• _TASK STATEMENT_
Gather up the lines with the word "parts" in them.

• _GIVEN DATA_
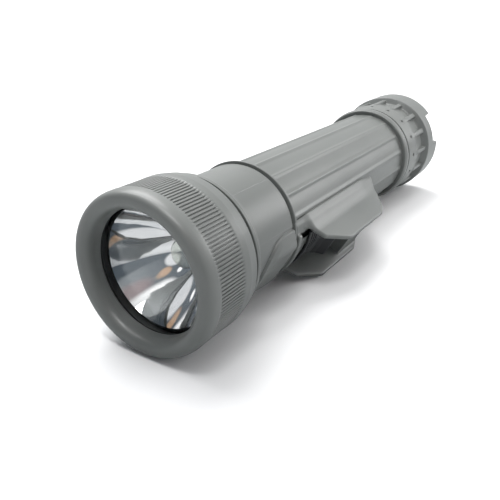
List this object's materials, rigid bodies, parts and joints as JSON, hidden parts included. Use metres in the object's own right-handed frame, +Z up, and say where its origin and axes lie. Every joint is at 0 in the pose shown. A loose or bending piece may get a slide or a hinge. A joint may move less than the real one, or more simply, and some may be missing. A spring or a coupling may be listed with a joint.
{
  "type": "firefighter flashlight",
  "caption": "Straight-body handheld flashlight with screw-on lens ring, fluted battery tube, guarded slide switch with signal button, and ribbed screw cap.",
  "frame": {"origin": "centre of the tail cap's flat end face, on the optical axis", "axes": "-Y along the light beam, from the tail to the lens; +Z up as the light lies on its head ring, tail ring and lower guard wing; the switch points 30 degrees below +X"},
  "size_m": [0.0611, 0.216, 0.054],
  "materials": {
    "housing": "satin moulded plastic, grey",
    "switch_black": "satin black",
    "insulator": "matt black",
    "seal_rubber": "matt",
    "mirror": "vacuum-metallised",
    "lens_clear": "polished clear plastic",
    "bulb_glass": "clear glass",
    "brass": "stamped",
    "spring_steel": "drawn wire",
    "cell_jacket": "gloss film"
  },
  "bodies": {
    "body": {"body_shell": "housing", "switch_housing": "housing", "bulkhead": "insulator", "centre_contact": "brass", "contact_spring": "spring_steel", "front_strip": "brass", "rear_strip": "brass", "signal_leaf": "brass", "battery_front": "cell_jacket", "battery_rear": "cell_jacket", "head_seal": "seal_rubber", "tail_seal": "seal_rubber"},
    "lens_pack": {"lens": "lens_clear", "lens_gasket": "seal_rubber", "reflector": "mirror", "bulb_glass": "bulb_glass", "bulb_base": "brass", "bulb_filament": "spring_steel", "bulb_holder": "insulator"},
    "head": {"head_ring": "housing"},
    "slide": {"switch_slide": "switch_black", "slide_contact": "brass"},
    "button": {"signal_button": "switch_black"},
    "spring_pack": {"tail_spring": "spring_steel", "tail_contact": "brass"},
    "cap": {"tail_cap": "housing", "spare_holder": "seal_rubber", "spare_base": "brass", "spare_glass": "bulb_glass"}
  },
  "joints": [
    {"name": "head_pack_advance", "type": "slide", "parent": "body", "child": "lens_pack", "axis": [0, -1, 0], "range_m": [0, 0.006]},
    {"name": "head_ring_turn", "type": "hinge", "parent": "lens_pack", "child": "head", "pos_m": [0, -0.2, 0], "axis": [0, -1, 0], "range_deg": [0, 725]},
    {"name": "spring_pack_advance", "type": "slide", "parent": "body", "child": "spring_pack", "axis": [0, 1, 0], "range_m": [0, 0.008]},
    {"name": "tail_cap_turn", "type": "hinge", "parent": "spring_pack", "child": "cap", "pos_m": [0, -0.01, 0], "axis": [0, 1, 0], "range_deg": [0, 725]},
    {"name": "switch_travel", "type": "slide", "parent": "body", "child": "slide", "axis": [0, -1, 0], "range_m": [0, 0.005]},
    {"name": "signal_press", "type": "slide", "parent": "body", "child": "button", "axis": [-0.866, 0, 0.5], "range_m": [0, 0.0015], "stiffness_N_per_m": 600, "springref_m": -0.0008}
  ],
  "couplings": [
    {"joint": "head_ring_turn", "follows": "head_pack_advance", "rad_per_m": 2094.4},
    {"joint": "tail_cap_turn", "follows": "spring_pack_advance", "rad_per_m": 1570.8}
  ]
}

==

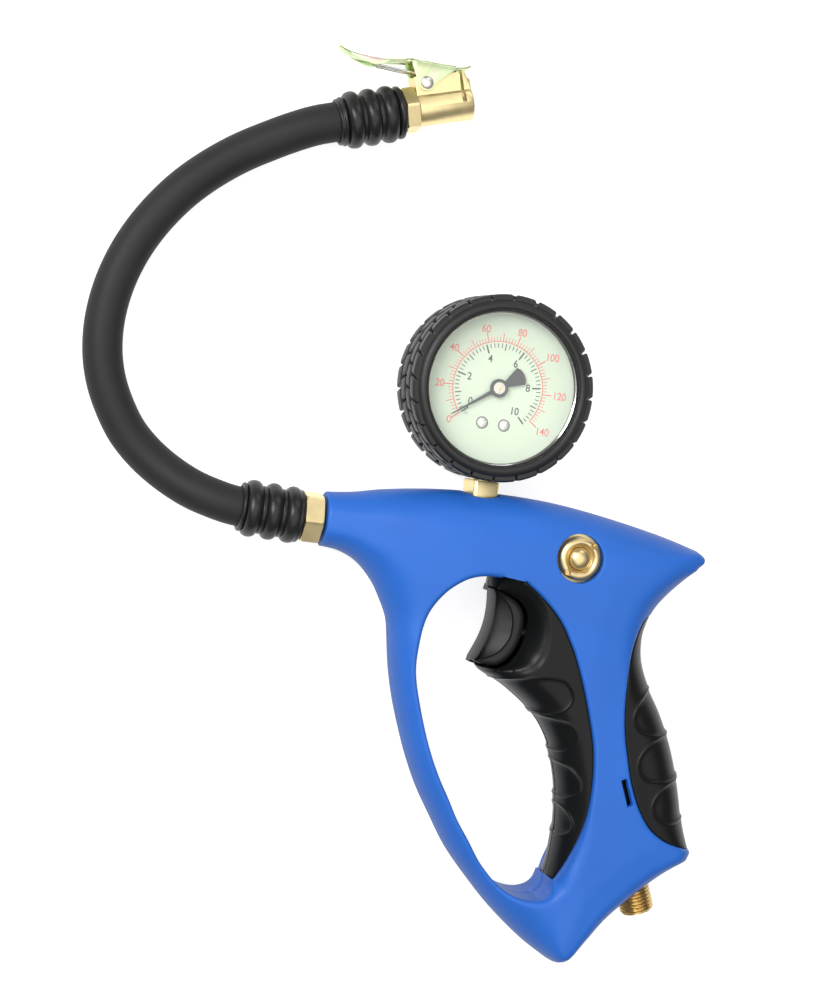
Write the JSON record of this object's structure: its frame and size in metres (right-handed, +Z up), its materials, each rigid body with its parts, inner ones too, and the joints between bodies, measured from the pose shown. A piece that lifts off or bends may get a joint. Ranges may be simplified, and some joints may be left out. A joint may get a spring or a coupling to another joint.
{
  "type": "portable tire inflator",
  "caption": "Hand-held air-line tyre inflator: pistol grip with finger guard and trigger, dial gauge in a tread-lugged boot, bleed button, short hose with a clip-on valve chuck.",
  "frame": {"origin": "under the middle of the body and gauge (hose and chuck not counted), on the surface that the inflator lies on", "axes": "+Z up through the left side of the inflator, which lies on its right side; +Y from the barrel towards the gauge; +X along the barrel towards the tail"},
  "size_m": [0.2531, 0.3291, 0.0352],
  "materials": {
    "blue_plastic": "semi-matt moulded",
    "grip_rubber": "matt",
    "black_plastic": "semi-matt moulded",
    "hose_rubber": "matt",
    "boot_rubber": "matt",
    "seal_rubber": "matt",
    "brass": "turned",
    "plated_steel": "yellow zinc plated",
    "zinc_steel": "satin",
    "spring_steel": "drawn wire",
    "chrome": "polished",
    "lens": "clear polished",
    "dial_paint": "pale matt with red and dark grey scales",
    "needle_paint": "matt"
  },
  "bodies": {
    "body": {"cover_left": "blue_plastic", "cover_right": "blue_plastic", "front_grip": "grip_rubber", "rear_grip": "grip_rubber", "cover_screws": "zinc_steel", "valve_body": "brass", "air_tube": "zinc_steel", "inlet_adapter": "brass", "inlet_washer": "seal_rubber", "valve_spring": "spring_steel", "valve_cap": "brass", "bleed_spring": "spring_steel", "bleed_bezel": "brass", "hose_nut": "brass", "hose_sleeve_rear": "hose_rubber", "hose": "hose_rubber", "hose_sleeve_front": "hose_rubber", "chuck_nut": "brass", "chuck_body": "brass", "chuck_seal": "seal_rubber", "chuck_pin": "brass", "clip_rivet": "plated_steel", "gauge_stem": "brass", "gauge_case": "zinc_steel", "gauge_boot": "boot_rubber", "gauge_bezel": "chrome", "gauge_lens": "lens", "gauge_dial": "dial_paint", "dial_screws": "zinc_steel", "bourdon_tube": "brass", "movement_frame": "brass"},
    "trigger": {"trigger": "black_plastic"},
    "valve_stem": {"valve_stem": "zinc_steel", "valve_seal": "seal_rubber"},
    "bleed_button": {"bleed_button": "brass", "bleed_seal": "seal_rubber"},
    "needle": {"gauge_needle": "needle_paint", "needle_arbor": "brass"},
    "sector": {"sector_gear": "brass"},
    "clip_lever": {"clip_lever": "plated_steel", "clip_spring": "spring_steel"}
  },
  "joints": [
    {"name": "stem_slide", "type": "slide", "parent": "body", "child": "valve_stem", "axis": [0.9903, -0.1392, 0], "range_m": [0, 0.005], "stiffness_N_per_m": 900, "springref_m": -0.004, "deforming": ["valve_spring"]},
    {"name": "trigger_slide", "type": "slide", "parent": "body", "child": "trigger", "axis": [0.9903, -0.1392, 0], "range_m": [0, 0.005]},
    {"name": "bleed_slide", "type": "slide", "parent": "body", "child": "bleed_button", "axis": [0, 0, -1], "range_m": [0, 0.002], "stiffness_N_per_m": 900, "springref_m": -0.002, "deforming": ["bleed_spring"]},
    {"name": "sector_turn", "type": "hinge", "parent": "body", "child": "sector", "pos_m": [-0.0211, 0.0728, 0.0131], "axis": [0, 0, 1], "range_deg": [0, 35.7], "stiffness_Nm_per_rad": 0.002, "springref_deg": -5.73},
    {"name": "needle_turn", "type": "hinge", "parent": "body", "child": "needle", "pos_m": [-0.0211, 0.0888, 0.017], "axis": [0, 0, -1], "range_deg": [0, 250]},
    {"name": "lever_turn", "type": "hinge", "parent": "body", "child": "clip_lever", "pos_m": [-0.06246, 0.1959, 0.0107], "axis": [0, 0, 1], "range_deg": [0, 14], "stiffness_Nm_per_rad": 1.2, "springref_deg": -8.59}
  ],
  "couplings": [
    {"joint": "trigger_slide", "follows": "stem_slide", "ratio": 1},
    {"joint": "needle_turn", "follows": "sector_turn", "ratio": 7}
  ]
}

...

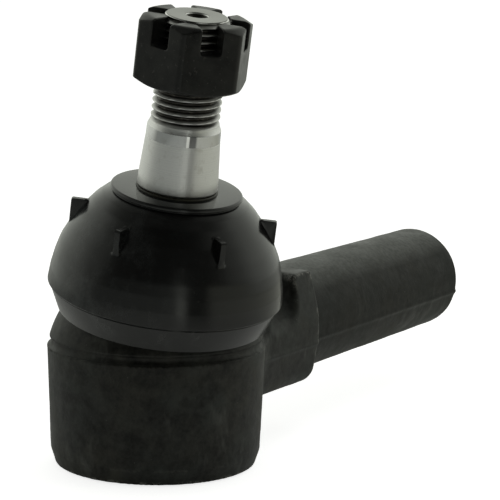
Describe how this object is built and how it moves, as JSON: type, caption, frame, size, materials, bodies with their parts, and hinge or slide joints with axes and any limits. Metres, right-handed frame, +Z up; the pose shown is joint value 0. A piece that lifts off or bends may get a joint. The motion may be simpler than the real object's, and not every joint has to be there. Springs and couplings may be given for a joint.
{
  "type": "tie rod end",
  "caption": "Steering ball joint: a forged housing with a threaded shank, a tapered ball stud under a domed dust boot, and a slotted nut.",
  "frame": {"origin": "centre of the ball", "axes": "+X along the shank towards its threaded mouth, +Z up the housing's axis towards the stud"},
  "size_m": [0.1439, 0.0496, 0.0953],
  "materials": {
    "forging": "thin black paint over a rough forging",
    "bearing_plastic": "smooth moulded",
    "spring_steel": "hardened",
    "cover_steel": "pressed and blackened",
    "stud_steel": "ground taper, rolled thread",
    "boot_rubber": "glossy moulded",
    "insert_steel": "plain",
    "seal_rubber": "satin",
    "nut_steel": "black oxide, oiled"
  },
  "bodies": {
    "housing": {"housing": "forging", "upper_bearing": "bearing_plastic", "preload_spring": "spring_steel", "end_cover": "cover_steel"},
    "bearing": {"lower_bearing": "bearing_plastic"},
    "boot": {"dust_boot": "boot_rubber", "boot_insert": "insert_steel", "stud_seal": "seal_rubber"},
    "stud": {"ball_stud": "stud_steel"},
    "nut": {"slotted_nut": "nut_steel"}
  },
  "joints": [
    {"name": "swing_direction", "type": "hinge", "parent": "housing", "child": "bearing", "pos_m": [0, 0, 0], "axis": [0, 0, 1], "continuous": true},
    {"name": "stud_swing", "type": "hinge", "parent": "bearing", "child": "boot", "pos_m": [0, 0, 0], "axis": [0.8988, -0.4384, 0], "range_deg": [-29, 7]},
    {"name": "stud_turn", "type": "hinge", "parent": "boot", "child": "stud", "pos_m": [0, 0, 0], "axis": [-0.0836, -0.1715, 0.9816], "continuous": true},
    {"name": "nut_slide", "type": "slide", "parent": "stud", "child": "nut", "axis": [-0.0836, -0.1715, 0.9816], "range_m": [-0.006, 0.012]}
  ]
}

• _CORRECT RESPONSE_
List this object's materials, rigid bodies, parts and joints as JSON, hidden parts included. Use metres in the object's own right-handed frame, +Z up, and say where its origin and axes lie. Every joint is at 0 in the pose shown. A loose or bending piece may get a slide or a hinge. A joint may move less than the real one, or more simply, and some may be missing. A spring or a coupling may be listed with a joint.
Write the JSON record of this object's structure: its frame and size in metres (right-handed, +Z up), its materials, each rigid body with its parts, inner ones too, and the joints between bodies, measured from the pose shown. A piece that lifts off or bends may get a joint. Ranges may be simplified, and some joints may be left out. A joint may get a spring or a coupling to another joint.
Describe how this object is built and how it moves, as JSON: type, caption, frame, size, materials, bodies with their parts, and hinge or slide joints with axes and any limits. Metres, right-handed frame, +Z up; the pose shown is joint value 0. A piece that lifts off or bends may get a joint. The motion may be simpler than the real object's, and not every joint has to be there. Springs and couplings may be given for a joint.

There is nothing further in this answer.